(Exercise): Gather from the material every line that contains the string "return".

(3D code data)

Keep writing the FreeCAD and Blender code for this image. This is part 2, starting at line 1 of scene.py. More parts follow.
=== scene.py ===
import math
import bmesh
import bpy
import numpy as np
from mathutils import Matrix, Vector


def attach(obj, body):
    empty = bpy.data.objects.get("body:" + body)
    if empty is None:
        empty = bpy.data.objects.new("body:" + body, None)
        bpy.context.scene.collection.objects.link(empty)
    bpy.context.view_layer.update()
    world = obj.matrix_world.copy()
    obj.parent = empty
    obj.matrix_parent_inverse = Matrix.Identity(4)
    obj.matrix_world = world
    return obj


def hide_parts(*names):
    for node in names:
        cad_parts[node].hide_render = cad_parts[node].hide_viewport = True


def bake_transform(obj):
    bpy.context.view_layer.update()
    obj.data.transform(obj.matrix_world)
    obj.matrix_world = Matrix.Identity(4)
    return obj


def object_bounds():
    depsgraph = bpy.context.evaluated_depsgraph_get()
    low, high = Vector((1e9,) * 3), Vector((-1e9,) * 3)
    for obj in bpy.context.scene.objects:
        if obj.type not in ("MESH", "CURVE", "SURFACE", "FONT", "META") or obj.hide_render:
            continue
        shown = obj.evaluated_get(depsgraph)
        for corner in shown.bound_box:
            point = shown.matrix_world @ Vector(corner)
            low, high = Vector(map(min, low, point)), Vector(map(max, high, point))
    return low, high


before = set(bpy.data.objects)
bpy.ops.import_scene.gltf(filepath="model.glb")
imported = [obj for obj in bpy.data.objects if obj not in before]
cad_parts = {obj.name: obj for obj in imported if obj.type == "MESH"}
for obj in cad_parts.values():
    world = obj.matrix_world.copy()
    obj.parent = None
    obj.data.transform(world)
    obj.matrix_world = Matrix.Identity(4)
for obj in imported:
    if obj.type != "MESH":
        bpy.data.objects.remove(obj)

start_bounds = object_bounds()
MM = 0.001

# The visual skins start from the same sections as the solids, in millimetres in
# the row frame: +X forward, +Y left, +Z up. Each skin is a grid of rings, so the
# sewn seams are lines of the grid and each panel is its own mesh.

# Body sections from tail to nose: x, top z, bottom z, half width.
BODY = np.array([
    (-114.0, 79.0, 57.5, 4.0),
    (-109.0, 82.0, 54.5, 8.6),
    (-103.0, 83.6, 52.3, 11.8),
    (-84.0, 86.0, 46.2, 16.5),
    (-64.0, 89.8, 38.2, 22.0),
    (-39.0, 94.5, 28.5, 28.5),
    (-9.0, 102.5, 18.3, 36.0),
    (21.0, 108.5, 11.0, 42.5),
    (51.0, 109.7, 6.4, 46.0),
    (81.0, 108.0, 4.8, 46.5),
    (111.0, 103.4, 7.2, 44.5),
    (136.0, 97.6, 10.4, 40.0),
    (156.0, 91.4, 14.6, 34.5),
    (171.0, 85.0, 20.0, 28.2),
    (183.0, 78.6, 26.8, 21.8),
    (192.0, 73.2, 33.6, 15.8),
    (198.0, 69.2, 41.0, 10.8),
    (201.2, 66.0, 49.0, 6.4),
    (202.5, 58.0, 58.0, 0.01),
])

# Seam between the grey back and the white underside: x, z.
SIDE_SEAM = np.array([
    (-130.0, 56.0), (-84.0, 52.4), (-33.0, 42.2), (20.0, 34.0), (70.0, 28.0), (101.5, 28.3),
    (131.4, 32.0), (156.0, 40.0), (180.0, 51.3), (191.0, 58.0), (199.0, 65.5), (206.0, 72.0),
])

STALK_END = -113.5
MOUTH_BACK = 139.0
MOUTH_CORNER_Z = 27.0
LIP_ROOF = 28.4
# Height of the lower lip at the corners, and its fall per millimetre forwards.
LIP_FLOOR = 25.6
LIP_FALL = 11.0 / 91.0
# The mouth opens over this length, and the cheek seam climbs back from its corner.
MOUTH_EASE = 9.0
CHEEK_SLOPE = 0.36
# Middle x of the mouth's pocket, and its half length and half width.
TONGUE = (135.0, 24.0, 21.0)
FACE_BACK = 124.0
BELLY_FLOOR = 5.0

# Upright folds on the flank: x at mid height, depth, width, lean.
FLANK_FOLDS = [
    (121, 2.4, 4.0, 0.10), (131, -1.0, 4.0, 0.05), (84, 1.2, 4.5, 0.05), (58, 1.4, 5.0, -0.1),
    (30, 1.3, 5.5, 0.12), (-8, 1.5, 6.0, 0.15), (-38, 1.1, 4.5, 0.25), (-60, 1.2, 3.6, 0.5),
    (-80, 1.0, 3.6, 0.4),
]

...

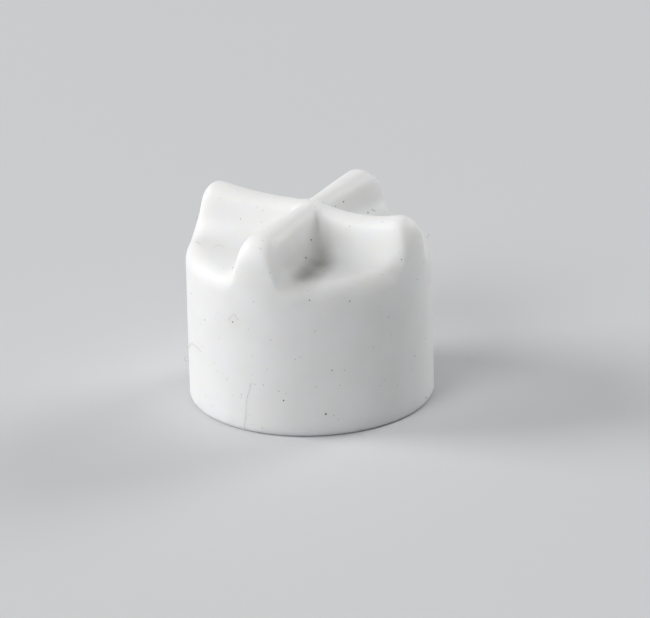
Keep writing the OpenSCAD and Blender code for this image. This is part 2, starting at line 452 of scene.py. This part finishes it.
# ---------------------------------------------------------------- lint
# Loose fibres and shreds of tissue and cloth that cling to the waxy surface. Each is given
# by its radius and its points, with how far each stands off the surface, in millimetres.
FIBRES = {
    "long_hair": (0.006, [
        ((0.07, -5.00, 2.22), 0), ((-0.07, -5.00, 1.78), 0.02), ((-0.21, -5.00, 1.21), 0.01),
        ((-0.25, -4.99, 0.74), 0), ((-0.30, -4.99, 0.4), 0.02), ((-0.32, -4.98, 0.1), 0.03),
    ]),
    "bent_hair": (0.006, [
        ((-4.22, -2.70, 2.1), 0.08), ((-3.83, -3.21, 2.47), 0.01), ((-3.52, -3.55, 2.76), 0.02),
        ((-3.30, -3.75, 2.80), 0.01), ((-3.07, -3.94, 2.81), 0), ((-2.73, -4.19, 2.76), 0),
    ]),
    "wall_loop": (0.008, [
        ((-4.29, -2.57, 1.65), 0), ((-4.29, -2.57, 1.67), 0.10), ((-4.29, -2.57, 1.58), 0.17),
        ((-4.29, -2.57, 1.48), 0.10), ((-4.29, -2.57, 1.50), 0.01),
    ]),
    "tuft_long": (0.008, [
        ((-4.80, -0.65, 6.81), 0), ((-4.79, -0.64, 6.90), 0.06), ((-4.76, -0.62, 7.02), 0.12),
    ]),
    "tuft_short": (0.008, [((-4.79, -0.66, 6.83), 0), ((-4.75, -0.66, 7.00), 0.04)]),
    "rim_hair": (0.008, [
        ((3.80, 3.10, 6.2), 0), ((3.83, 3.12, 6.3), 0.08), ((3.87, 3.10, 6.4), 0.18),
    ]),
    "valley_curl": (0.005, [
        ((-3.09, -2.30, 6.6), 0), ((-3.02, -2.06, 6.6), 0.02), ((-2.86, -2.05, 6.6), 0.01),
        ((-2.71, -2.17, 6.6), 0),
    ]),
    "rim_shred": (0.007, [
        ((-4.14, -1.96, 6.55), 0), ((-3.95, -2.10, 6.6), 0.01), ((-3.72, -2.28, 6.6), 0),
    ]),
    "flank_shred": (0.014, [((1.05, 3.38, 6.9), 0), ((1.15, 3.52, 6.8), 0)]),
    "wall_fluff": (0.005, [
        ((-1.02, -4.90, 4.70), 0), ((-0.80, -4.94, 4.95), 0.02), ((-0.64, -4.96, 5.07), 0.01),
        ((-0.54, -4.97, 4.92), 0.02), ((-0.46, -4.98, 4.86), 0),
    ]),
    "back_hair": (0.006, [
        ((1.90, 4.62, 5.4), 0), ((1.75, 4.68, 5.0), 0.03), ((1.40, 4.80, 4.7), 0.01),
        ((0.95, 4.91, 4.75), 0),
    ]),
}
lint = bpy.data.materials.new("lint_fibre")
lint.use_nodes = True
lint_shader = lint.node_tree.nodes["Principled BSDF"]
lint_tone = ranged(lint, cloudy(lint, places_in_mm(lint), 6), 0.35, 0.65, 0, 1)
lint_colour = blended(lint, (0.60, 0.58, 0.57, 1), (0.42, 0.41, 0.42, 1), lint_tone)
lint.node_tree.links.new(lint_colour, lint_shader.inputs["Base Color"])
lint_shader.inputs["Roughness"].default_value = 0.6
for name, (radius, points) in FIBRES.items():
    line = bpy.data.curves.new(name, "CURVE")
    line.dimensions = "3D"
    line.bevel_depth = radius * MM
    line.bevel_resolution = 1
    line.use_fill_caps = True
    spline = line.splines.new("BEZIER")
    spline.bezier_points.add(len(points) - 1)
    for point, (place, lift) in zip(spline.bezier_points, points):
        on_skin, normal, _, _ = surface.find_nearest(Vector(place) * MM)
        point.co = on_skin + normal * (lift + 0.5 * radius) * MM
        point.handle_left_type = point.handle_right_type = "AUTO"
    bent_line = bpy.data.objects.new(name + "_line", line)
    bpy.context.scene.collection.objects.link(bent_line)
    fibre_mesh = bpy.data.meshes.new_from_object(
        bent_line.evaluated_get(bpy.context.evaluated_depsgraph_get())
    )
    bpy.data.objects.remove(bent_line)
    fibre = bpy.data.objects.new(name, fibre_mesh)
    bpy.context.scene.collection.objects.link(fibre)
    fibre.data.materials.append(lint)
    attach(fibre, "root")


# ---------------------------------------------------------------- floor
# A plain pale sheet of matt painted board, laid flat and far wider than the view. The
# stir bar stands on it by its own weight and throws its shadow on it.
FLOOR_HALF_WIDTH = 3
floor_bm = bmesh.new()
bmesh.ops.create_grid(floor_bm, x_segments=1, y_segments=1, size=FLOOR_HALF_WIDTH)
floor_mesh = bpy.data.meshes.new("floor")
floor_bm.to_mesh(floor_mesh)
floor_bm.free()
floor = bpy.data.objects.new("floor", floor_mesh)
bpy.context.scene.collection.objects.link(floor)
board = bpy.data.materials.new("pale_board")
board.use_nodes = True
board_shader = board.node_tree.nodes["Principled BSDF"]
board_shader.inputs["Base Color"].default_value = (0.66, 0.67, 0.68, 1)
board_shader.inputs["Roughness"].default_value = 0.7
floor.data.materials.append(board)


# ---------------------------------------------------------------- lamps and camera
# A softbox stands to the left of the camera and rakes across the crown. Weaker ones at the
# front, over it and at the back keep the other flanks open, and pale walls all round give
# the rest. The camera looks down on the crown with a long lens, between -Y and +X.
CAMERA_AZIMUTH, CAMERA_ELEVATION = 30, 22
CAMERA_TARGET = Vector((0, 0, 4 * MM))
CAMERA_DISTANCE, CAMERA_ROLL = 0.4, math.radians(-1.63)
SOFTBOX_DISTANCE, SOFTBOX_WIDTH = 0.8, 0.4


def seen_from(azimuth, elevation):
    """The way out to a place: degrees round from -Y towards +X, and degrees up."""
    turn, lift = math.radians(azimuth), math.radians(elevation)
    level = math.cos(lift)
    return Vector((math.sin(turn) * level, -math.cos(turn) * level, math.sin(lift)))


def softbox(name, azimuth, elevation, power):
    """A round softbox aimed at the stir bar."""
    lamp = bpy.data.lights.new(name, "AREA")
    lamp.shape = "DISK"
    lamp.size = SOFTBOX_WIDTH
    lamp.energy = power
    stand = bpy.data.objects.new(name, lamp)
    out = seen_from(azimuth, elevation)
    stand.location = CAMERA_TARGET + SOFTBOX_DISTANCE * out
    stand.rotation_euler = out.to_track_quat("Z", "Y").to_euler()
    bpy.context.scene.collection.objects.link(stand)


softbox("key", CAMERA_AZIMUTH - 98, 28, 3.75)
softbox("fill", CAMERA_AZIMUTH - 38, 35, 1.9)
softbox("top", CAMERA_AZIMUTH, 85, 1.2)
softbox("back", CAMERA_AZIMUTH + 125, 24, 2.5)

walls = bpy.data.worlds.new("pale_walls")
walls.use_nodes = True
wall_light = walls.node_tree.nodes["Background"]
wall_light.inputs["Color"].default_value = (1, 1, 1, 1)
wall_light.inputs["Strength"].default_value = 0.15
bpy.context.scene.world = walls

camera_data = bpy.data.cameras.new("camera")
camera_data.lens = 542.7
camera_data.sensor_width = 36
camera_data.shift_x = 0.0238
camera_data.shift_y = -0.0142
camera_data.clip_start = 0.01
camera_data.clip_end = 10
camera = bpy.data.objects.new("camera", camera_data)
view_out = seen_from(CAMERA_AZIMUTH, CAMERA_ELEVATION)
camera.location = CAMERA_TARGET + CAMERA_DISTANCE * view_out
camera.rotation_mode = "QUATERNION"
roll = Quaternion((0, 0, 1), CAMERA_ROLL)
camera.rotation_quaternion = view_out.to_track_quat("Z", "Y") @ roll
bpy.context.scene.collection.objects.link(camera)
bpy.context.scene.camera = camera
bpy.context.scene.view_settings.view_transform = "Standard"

(Response below):
    return obj
    return obj
    return low, high
    return Vector((math.sin(turn) * level, -math.cos(turn) * level, math.sin(lift)))